Off to Sabbath Service.
 
A lot of Reformed guys use his directory as a sound guide on many topics. His book the Reformed Pastor is excellent. I do believe he eventually abandoned his neonomism in the end. I believe it was Owen who comments on that. But I am only relying upon my memory from past readings. So I should maybe question the abandoning neonomism. I will try to find the quote.

Off to Sabbath Service.


"[Baxter] by his other dangerous notions concerning justification, corrupted the fountain and endangered the faith of many; yet after all came to be of another mind, and had the humility to tell the world so much. "I formerly believed, saith he, the formal nature of faith to lie in consent, but now I recant it: I believe it lies in trust; and this makes the right to lie in the object; for it is -- I depend on Christ as the matter or merit of my pardon, my life, my crown, and my glory." Answers by the twelve Brethren to the Commission's Queries, p.66. Witius, Conciliatory, or Irenical Animadversions on the Controversies Agitated in Britain, p.252 ."
 
Interestingly, I found that Baxter's views on justification came from a desire to refute antinomianism.
I understand that was the case.
A lot of Reformed guys use his directory as a sound guide on many topics. His book the Reformed Pastor is excellent.
I am sure that is true. Remember: to play around with the doctrine of justification is not a minor issue. I am sure the discerning can use Baxter with profit providing the weaker brother (the less discerning) are not misled by this.

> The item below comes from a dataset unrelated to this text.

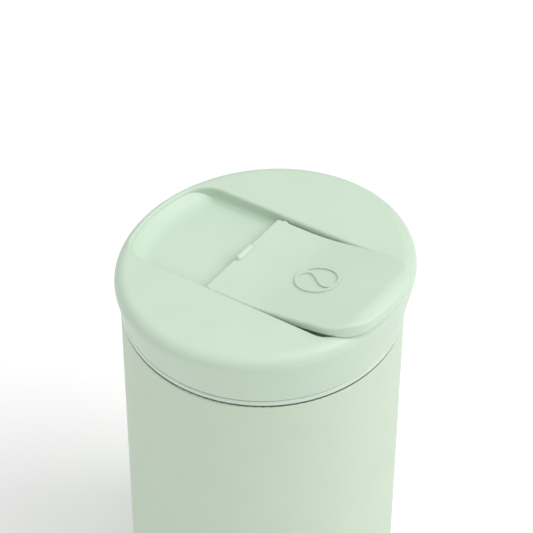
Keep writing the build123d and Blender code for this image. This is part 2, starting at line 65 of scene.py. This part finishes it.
# ---- materials ----
class Nodes:
    """A short way to write a node material. Noise scales are in cells per metre."""

    def __init__(self, name):
        self.material = bpy.data.materials.new(name)
        self.material.use_nodes = True
        self.tree = self.material.node_tree
        self.shader = self.tree.nodes["Principled BSDF"]
        self.place = self.add("ShaderNodeTexCoord").outputs["Object"]

    def add(self, kind, **values):
        node = self.tree.nodes.new(kind)
        for key, value in values.items():
            setattr(node, key, value)
        return node

    def link(self, source, target):
        self.tree.links.new(source, target)

    def noise(self, scale, detail=3.0, rough=0.55):
        node = self.add("ShaderNodeTexNoise")
        node.inputs["Scale"].default_value = scale
        node.inputs["Detail"].default_value = detail
        node.inputs["Roughness"].default_value = rough
        self.link(self.place, node.inputs["Vector"])
        return node.outputs["Fac"]

    def cells(self, scale):
        """Distance from the middle of each rounded cell."""
        node = self.add("ShaderNodeTexVoronoi")
        node.inputs["Scale"].default_value = scale
        self.link(self.place, node.inputs["Vector"])
        return node.outputs["Distance"]

    def sum(self, first, second):
        node = self.add("ShaderNodeMath", operation="ADD")
        self.link(first, node.inputs[0])
        self.link(second, node.inputs[1])
        return node.outputs["Value"]

    def stretch(self, scale):
        """Stretches the coordinates, so that a noise becomes brushed lines."""
        node = self.add("ShaderNodeMapping")
        node.inputs["Scale"].default_value = scale
        self.link(self.place, node.inputs["Vector"])
        self.place = node.outputs["Vector"]

    def colour(self, source, low, high, start=0.35, end=0.65):
        """Base colour that goes from low to high as the source goes from start to end."""
        ramp = self.add("ShaderNodeValToRGB")
        first, last = ramp.color_ramp.elements
        first.position, first.color = start, (*low, 1.0)
        last.position, last.color = end, (*high, 1.0)
        self.link(source, ramp.inputs["Fac"])
        self.link(ramp.outputs["Color"], self.shader.inputs["Base Color"])

    def colour_above(self, height, colour):
        """Another base colour above a height on the object."""
        split = self.add("ShaderNodeSeparateXYZ")
        step = self.add("ShaderNodeMath", operation="GREATER_THAN")
        mix = self.add("ShaderNodeMix", data_type="RGBA")
        under = self.shader.inputs["Base Color"].links[0].from_socket
        step.inputs[1].default_value = height
        mix.inputs[MIX_B].default_value = (*colour, 1.0)
        self.link(self.place, split.inputs["Vector"])
        self.link(split.outputs["Z"], step.inputs[0])
        self.link(step.outputs["Value"], mix.inputs["Factor"])
        self.link(under, mix.inputs[MIX_A])
        self.link(mix.outputs[MIX_RESULT], self.shader.inputs["Base Color"])

    def roughness(self, source, low, high):
        node = self.add("ShaderNodeMapRange")
        node.inputs["To Min"].default_value = low
        node.inputs["To Max"].default_value = high
        self.link(source, node.inputs["Value"])
        self.link(node.outputs["Result"], self.shader.inputs["Roughness"])

    def bump(self, source, height, strength):
        node = self.add("ShaderNodeBump")
        node.inputs["Strength"].default_value = strength
        node.inputs["Distance"].default_value = height
        self.link(source, node.inputs["Height"])
        self.link(node.outputs["Normal"], self.shader.inputs["Normal"])

    def set(self, **values):
        for key, value in values.items():
            self.shader.inputs[key].default_value = value


def tint(colour, factor):
    return tuple(channel * factor for channel in colour)


def moulded_plastic(name, colour, rough, relief=0.012 * MM):
    """Moulded matte plastic: a fine spark-eroded grain and very slight shade changes."""
    m = Nodes(name)
    m.colour(m.noise(scale=55.0, detail=2.0), low=tint(colour, 0.985), high=tint(colour, 1.012))
    m.roughness(m.noise(scale=900.0), low=rough - 0.04, high=rough + 0.05)
    m.bump(m.noise(scale=2600.0, detail=4.0, rough=0.6), height=relief, strength=0.35)
    m.set(IOR=1.49)
    return m.material


def powder_coat(name, colour):
    """Powder coat on steel, with a soft orange peel and a fine grit. Just under the rim the colour
    turns to painted shade: a dark band that stands in for the shadow in the seam."""
    m = Nodes(name)
    m.colour(m.noise(scale=40.0, detail=2.0), low=tint(colour, 0.985), high=tint(colour, 1.01))
    # Painted shade: above this height the colour is a dark band for the shadow in the seam gap.
    m.colour_above(SEAM_SHADE_HEIGHT, PAINTED_SEAM_SHADE)
    m.roughness(m.noise(scale=1200.0), low=0.50, high=0.60)
    peel = m.noise(scale=700.0)
    grit = m.noise(scale=3200.0)
    m.bump(m.sum(peel, grit), height=0.02 * MM, strength=0.35)
    m.set(IOR=1.5)
    return m.material


def brushed_steel(name, colour, line_scale):
    """Steel with fine lines, which run in the directions where the line scale is small."""
    m = Nodes(name)
    m.stretch(line_scale)
    lines = m.noise(scale=1.0, detail=5.0, rough=0.7)
    m.colour(lines, low=tint(colour, 0.85), high=tint(colour, 1.1), start=0.3, end=0.7)
    m.roughness(lines, low=0.24, high=0.40)
    m.bump(lines, height=0.02 * MM, strength=0.3)
    m.set(Metallic=1.0)
    return m.material


def silicone(name, colour, rough):
    """Silicone or soft rubber with a faint moulded grain."""
    m = Nodes(name)
    m.colour(m.noise(scale=120.0), low=tint(colour, 0.97), high=tint(colour, 1.01))
    m.roughness(m.noise(scale=700.0), low=rough - 0.05, high=rough + 0.06)
    m.bump(m.noise(scale=3000.0, detail=2.0), height=0.01 * MM, strength=0.4)
    m.set(IOR=1.41)
    return m.material


def foam(name, colour):
    """Foam beads: cells a little over a millimetre across."""
    m = Nodes(name)
    beads = m.cells(scale=700.0)
    m.colour(beads, low=colour, high=tint(colour, 0.8), start=0.2, end=0.9)
    m.roughness(m.noise(scale=500.0), low=0.85, high=0.95)
    m.bump(beads, height=0.15 * MM, strength=0.6)
    return m.material


def crinkled_foil(name, colour):
    """Thin aluminium foil with small creases."""
    m = Nodes(name)
    creases = m.noise(scale=160.0, detail=6.0, rough=0.65)
    m.colour(creases, low=tint(colour, 0.9), high=tint(colour, 1.05))
    m.roughness(creases, low=0.18, high=0.35)
    m.bump(creases, height=0.3 * MM, strength=0.5)
    m.set(Metallic=1.0)
    return m.material


def sintered(name, colour):
    """Pressed metal powder: dark, speckled and rough."""
    m = Nodes(name)
    grains = m.noise(scale=4000.0, detail=4.0)
    m.colour(grains, low=tint(colour, 0.6), high=tint(colour, 1.5))
    m.roughness(m.noise(scale=2000.0), low=0.75, high=0.9)
    m.bump(grains, height=0.05 * MM, strength=0.7)
    m.set(Metallic=0.5)
    return m.material


def sealing_glass(name, colour):
    """A glossy bead of dark solder glass."""
    m = Nodes(name)
    m.colour(m.noise(scale=900.0), low=tint(colour, 0.8), high=tint(colour, 1.2))
    m.roughness(m.noise(scale=500.0), low=0.08, high=0.16)
    m.bump(m.noise(scale=600.0), height=0.02 * MM, strength=0.3)
    m.set(IOR=1.52)
    return m.material


def dress(material, *names):
    """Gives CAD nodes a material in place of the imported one."""
    for name in names:
        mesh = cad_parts[name].data
        mesh.materials.clear()
        mesh.materials.append(material)


def dress_mug():
    lid_plastic = moulded_plastic("lid_plastic_matte", MINT_PLASTIC, rough=0.42)
    plug_plastic = moulded_plastic("plug_plastic_satin", MINT_PLUG, rough=0.28, relief=0.006 * MM)
    base_plastic = moulded_plastic("base_plastic_matte", MINT_BASE, rough=0.55)
    coat = powder_coat("powder_coat_mint", MINT_COAT)
    steel = brushed_steel("steel_brushed", STEEL, ROUND_AXIS)
    pin_steel = brushed_steel("steel_pin", STEEL, ALONG_PIN)
    seal = silicone("silicone_soft", SILICONE, rough=0.6)
    pad = silicone("silicone_pad", MINT_BASE, rough=0.7)

    dress(lid_plastic, "lid_cap", "flap")
    dress(plug_plastic, "lid_core", "duct_tubes", "flap_plate")
    dress(base_plastic, "base_cover")
    dress(coat, "outer_shell")
    dress(steel, "inner_liner", "outer_base", "getter_clip")
    dress(pin_steel, "hinge_pin_left", "hinge_pin_right")
    dress(seal, "main_gasket", "flap_stopper", "vent_stopper", "duct_seal", "vent_seal")
    dress(pad, "foot_pad")
    dress(foam("lid_foam_cells", FOAM), "lid_foam")
    dress(crinkled_foil("foil_crinkled", FOIL), "radiation_foil")
    dress(sintered("getter_sintered", GETTER), "getter_pellet")
    dress(sealing_glass("bead_glass", BEAD), "vacuum_bead")


# ---- stage ----
def add_to_scene(name, data):
    thing = bpy.data.objects.new(name, data)
    bpy.context.scene.collection.objects.link(thing)
    return thing


def make_floor():
    half = FLOOR_SIZE / 2
    corners = [(-half, -half, 0), (half, -half, 0), (half, half, 0), (-half, half, 0)]
    mesh = bpy.data.meshes.new("floor")
    mesh.from_pydata(corners, [], [(0, 1, 2, 3)])
    m = Nodes("floor_paper")
    m.colour(m.noise(scale=30.0), low=tint(FLOOR, 0.995), high=FLOOR)
    m.roughness(m.noise(scale=200.0), low=0.85, high=0.95)
    mesh.materials.append(m.material)
    floor = add_to_scene("floor", mesh)


def soft_light(name, azimuth, elevation, distance, size, power):
    """A square area light that faces the lid. Its azimuth is measured round the mug from the
    camera, with 90 degrees to the camera's right."""
    turn = math.radians(CAMERA_AZIMUTH + azimuth - 90.0)
    rise = math.radians(elevation)
    out = Vector((math.cos(turn) * math.cos(rise), math.sin(turn) * math.cos(rise), math.sin(rise)))
    data = bpy.data.lights.new(name, "AREA")
    data.shape = "SQUARE"
    data.size = size
    data.energy = power
    light = add_to_scene(name, data)
    light.location = LID_CENTRE + out * distance
    light.rotation_euler = (-out).to_track_quat("-Z", "Y").to_euler()


def make_world(horizon, zenith):
    """Studio air that lights the mug more from overhead than from the horizon. A camera sees it
    white all over."""
    world = bpy.data.worlds.new("studio")
    world.use_nodes = True
    tree = world.node_tree
    background = tree.nodes["Background"]
    background.inputs["Color"].default_value = (*WHITE, 1.0)
    direction = tree.nodes.new("ShaderNodeTexCoord")
    split = tree.nodes.new("ShaderNodeSeparateXYZ")
    grade = tree.nodes.new("ShaderNodeMapRange")
    grade.inputs["To Min"].default_value = horizon
    grade.inputs["To Max"].default_value = zenith
    ray = tree.nodes.new("ShaderNodeLightPath")
    brighter = tree.nodes.new("ShaderNodeMath")
    brighter.operation = "MAXIMUM"
    tree.links.new(direction.outputs["Generated"], split.inputs["Vector"])
    tree.links.new(split.outputs["Z"], grade.inputs["Value"])
    tree.links.new(grade.outputs["Result"], brighter.inputs[0])
    tree.links.new(ray.outputs["Is Camera Ray"], brighter.inputs[1])
    tree.links.new(brighter.outputs["Value"], background.inputs["Strength"])
    bpy.context.scene.world = world


def make_camera():
    turn = Matrix.Rotation(math.radians(CAMERA_AZIMUTH), 4, "Z")
    tilt = Matrix.Rotation(math.radians(90.0 - CAMERA_ELEVATION), 4, "X")
    back = Matrix.Translation((CAMERA_RIGHT, CAMERA_UP, CAMERA_DISTANCE))
    roll = Matrix.Rotation(math.radians(CAMERA_ROLL), 4, "Z")
    data = bpy.data.cameras.new("camera")
    data.lens = CAMERA_LENS
    data.sensor_width = SENSOR
    data.clip_start = NEAR_CLIP
    camera = add_to_scene("camera", data)
    camera.matrix_world = Matrix.Translation(LID_CENTRE) @ turn @ tilt @ back @ roll
    bpy.context.scene.camera = camera


dress_mug()
make_floor()
make_camera()
soft_light("key", azimuth=75.0, elevation=50.0, distance=1.6, size=1.1, power=15.0)
soft_light("fill", azimuth=-80.0, elevation=35.0, distance=1.8, size=1.4, power=3.0)
make_world(horizon=0.32, zenith=0.97)
bpy.context.scene.view_settings.view_transform = "Standard"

As a matter of interest, Martyn Lloyd-Jones found Baxter very helpful in diagnosing people suffering from mental health problems.
 
I understand that was the case.

I am sure that is true. Remember: to play around with the doctrine of justification is not a minor issue. I am sure the discerning can use Baxter with profit providing the weaker brother (the less discerning) are not misled by this.

As a matter of interest, Martyn Lloyd-Jones found Baxter very helpful in diagnosing people suffering from mental health problems.

Absolutely on justification. Let us not give way even a moment as Paul in Galatians!

Baxter's sermon on melancholy and excessive sorrow is one of my very favorites. Anything I've read by him on the subject of depression has been wonderfully helpful. See here.
 
As informative as the discussion on Baxter himself has been, it’s been a bit of a departure from the OP which deals with best counsel for a new convert. Better, I think, to get back to that topic if anyone has more to add, as I think Baxter has been thoroughly covered (or start a new thread).